Goal of the exercise
Give only the number of lines in the records that include the string "JSON".

Source records
========================
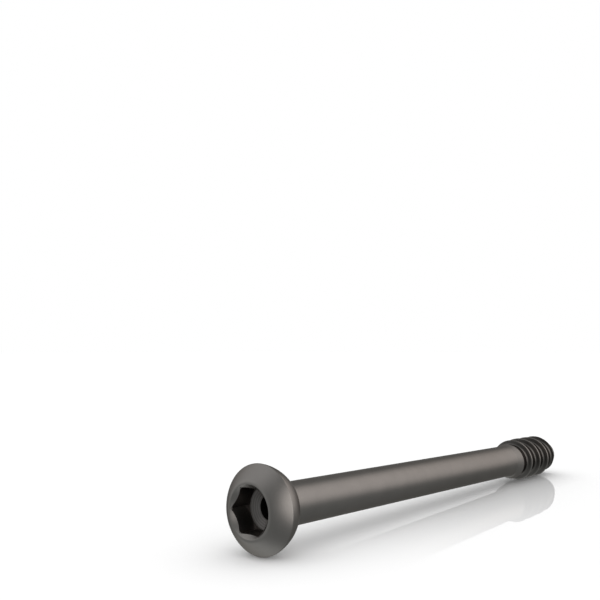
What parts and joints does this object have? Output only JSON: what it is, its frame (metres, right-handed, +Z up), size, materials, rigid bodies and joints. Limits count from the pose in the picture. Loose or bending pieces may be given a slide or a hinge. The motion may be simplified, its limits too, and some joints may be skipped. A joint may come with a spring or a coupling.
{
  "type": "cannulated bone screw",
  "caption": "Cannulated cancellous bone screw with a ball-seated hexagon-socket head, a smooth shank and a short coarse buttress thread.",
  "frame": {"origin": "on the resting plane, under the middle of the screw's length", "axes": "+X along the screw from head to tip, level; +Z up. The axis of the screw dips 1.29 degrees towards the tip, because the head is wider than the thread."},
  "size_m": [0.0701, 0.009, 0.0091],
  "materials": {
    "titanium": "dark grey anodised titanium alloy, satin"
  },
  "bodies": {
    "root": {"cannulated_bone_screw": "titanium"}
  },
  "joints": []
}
========================
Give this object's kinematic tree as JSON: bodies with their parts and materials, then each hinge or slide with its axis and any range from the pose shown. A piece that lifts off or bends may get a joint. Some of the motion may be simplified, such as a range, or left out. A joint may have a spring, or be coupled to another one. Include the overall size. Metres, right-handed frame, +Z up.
========================
Solution for this task
2